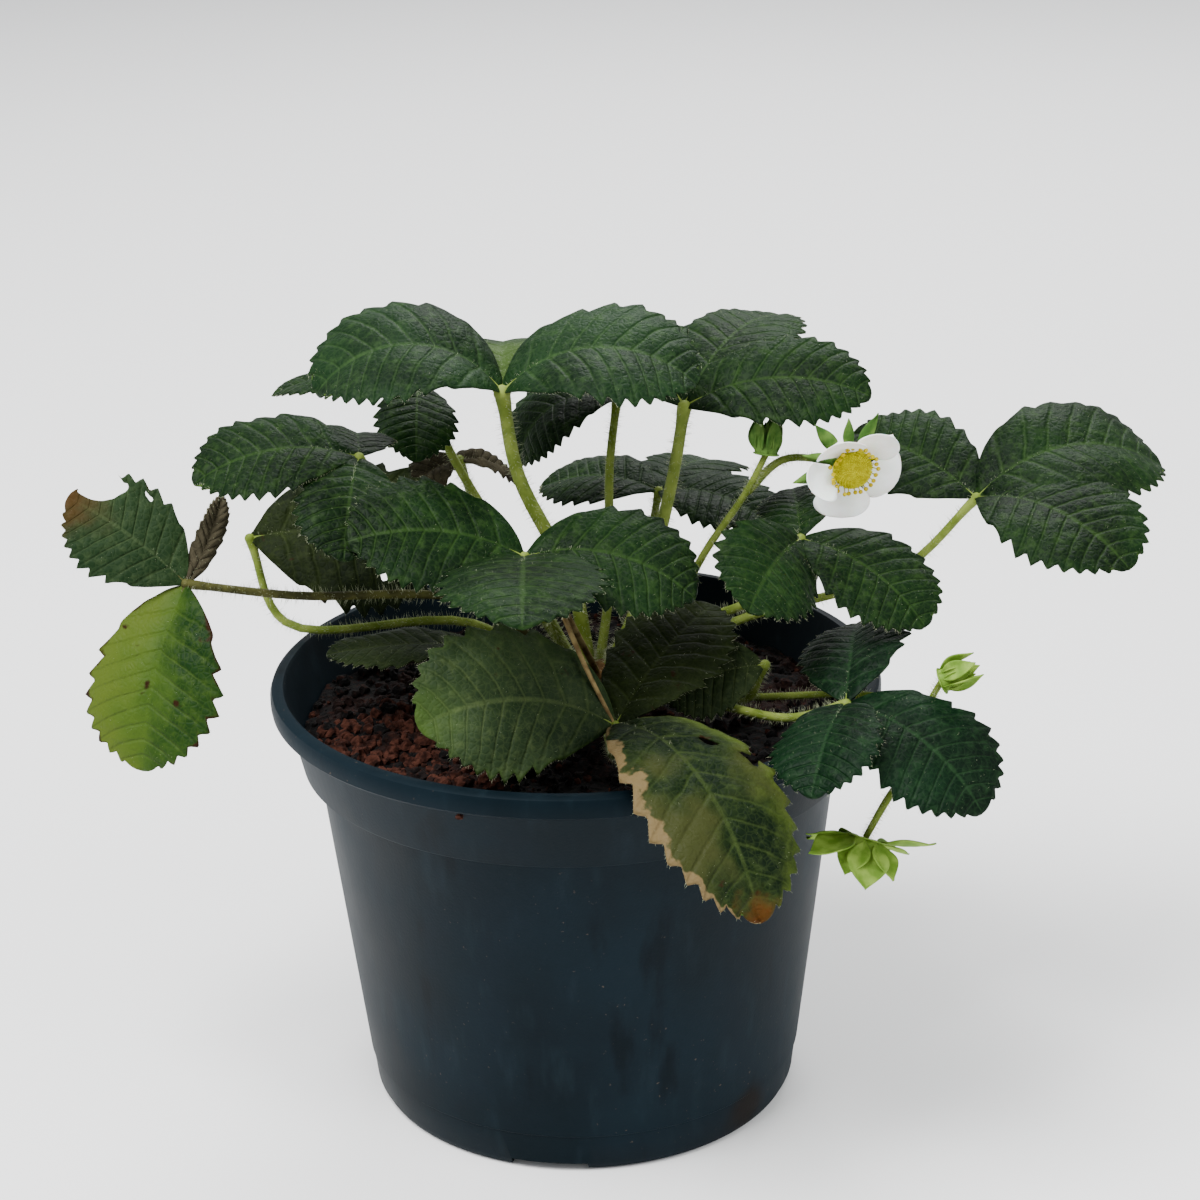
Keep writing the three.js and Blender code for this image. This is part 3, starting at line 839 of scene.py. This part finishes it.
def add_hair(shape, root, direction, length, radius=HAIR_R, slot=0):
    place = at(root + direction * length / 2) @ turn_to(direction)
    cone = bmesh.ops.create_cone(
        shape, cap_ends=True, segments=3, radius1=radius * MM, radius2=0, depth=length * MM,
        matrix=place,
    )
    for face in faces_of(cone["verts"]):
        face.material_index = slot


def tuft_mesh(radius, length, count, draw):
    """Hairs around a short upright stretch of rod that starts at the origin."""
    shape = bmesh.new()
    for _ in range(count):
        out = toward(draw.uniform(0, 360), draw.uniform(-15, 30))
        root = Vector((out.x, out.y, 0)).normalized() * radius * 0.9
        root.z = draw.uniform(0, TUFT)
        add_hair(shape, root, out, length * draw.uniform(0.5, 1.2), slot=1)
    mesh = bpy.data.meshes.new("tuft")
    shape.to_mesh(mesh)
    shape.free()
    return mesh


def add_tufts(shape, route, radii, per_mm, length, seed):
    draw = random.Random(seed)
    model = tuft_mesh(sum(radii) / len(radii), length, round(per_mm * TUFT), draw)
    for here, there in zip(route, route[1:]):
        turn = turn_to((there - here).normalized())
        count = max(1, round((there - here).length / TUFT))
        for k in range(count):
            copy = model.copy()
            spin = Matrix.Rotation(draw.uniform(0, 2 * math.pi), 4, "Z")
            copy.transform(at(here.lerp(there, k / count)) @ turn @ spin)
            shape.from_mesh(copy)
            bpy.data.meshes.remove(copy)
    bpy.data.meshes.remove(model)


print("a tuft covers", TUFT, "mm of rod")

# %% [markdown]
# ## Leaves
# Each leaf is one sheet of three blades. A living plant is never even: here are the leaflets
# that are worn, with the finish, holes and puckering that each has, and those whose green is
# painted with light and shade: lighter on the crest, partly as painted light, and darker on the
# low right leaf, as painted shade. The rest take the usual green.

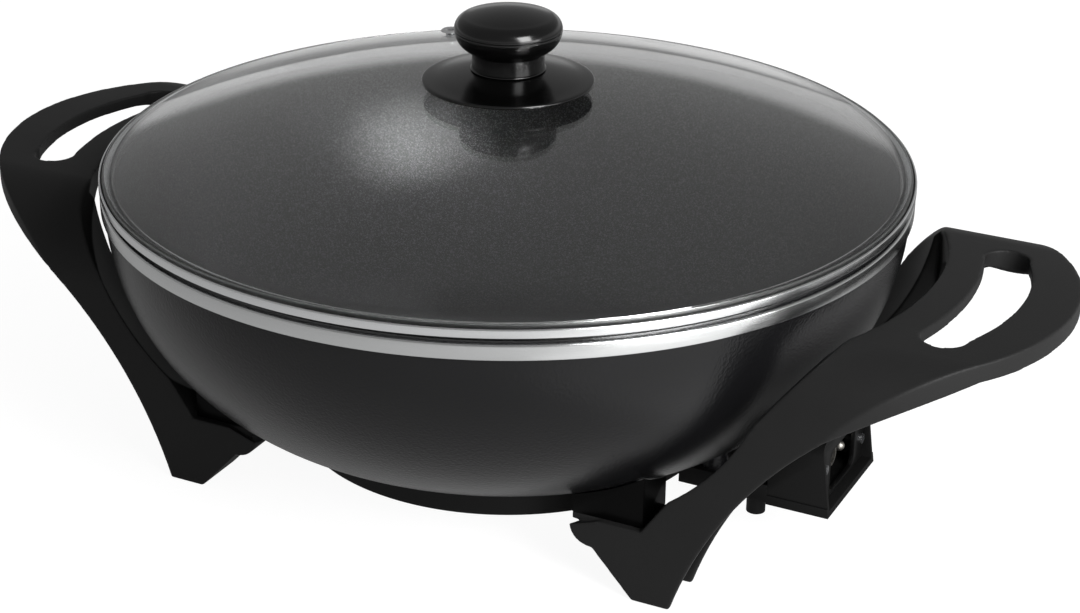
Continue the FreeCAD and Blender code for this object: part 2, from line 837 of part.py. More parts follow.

•••••

## Instructions for the task
Every record shown above should be written out again exactly.

## Written answer
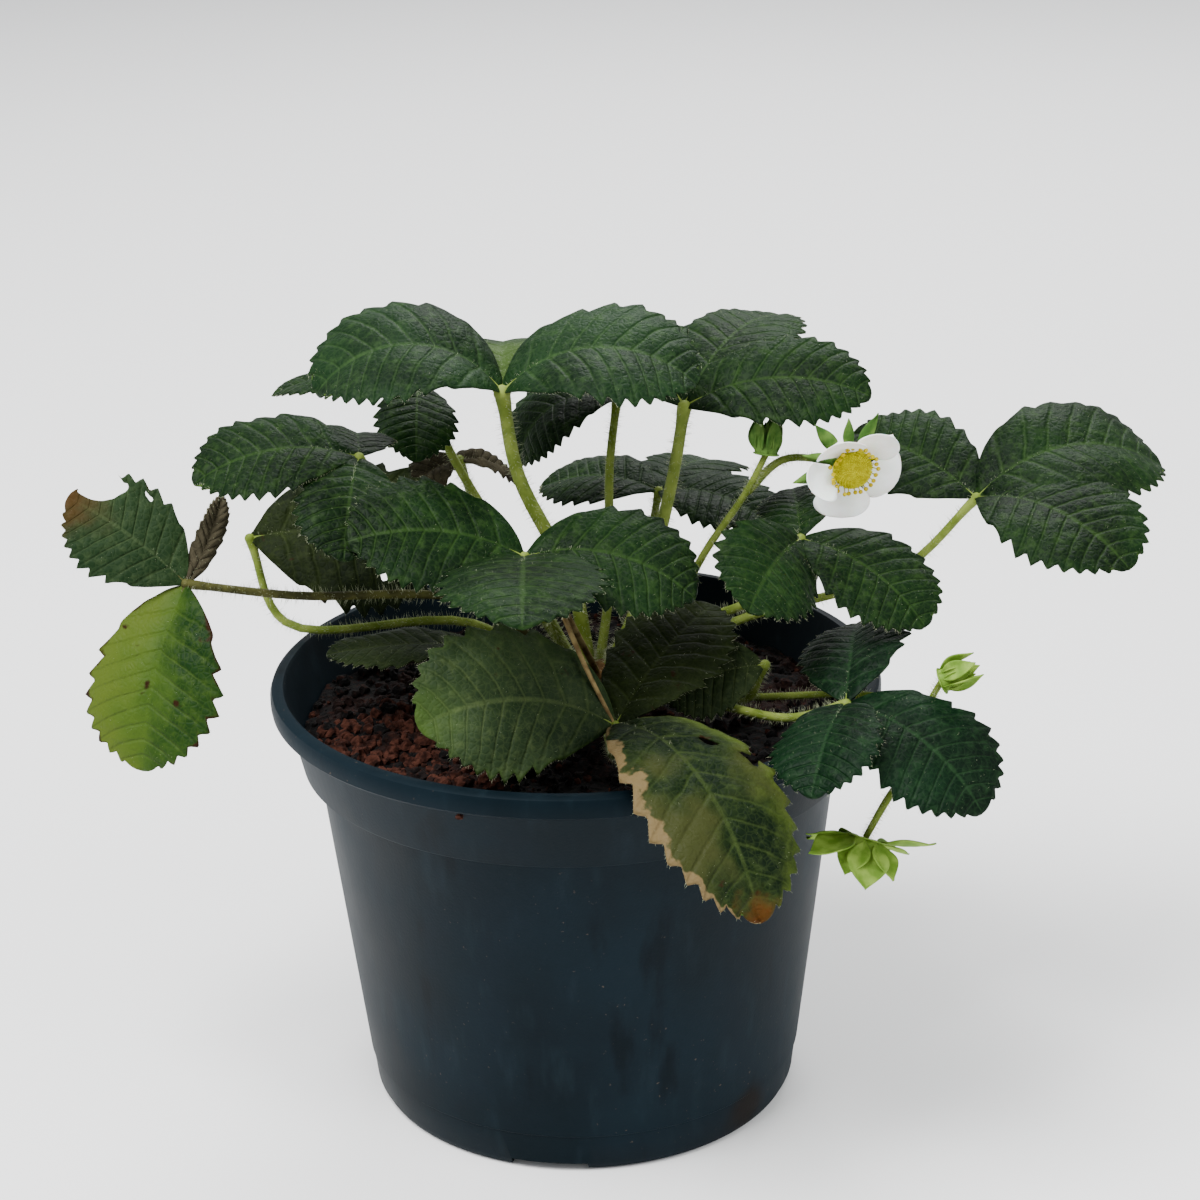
Keep writing the three.js and Blender code for this image. This is part 3, starting at line 839 of scene.py. This part finishes it.
def add_hair(shape, root, direction, length, radius=HAIR_R, slot=0):
    place = at(root + direction * length / 2) @ turn_to(direction)
    cone = bmesh.ops.create_cone(
        shape, cap_ends=True, segments=3, radius1=radius * MM, radius2=0, depth=length * MM,
        matrix=place,
    )
    for face in faces_of(cone["verts"]):
        face.material_index = slot


def tuft_mesh(radius, length, count, draw):
    """Hairs around a short upright stretch of rod that starts at the origin."""
    shape = bmesh.new()
    for _ in range(count):
        out = toward(draw.uniform(0, 360), draw.uniform(-15, 30))
        root = Vector((out.x, out.y, 0)).normalized() * radius * 0.9
        root.z = draw.uniform(0, TUFT)
        add_hair(shape, root, out, length * draw.uniform(0.5, 1.2), slot=1)
    mesh = bpy.data.meshes.new("tuft")
    shape.to_mesh(mesh)
    shape.free()
    return mesh


def add_tufts(shape, route, radii, per_mm, length, seed):
    draw = random.Random(seed)
    model = tuft_mesh(sum(radii) / len(radii), length, round(per_mm * TUFT), draw)
    for here, there in zip(route, route[1:]):
        turn = turn_to((there - here).normalized())
        count = max(1, round((there - here).length / TUFT))
        for k in range(count):
            copy = model.copy()
            spin = Matrix.Rotation(draw.uniform(0, 2 * math.pi), 4, "Z")
            copy.transform(at(here.lerp(there, k / count)) @ turn @ spin)
            shape.from_mesh(copy)
            bpy.data.meshes.remove(copy)
    bpy.data.meshes.remove(model)


print("a tuft covers", TUFT, "mm of rod")

# %% [markdown]
# ## Leaves
# Each leaf is one sheet of three blades. A living plant is never even: here are the leaflets
# that are worn, with the finish, holes and puckering that each has, and those whose green is
# painted with light and shade: lighter on the crest, partly as painted light, and darker on the
# low right leaf, as painted shade. The rest take the usual green.

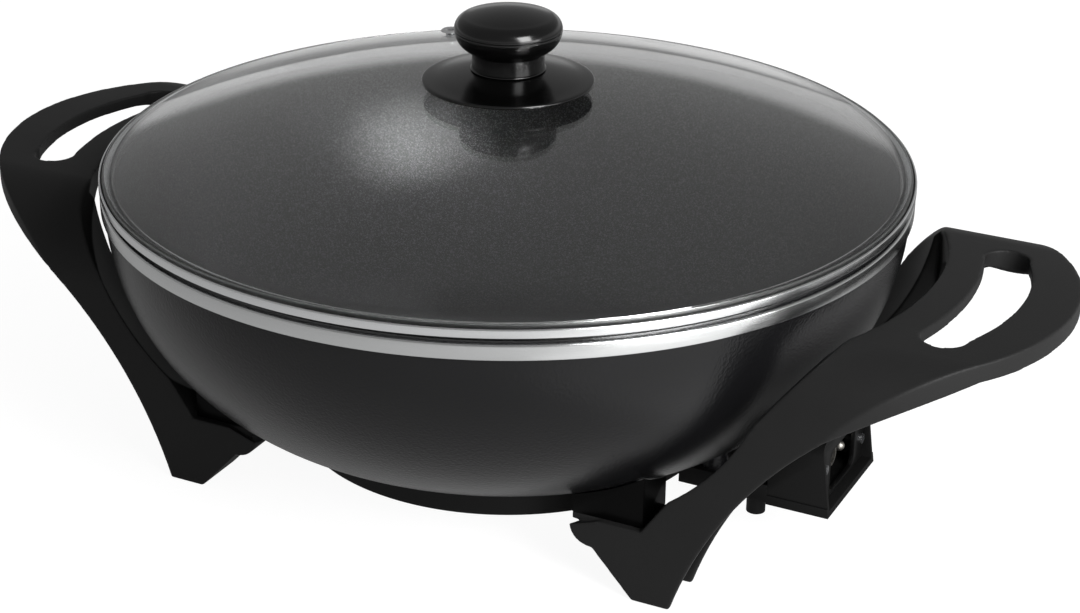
Continue the FreeCAD and Blender code for this object: part 2, from line 837 of part.py. More parts follow.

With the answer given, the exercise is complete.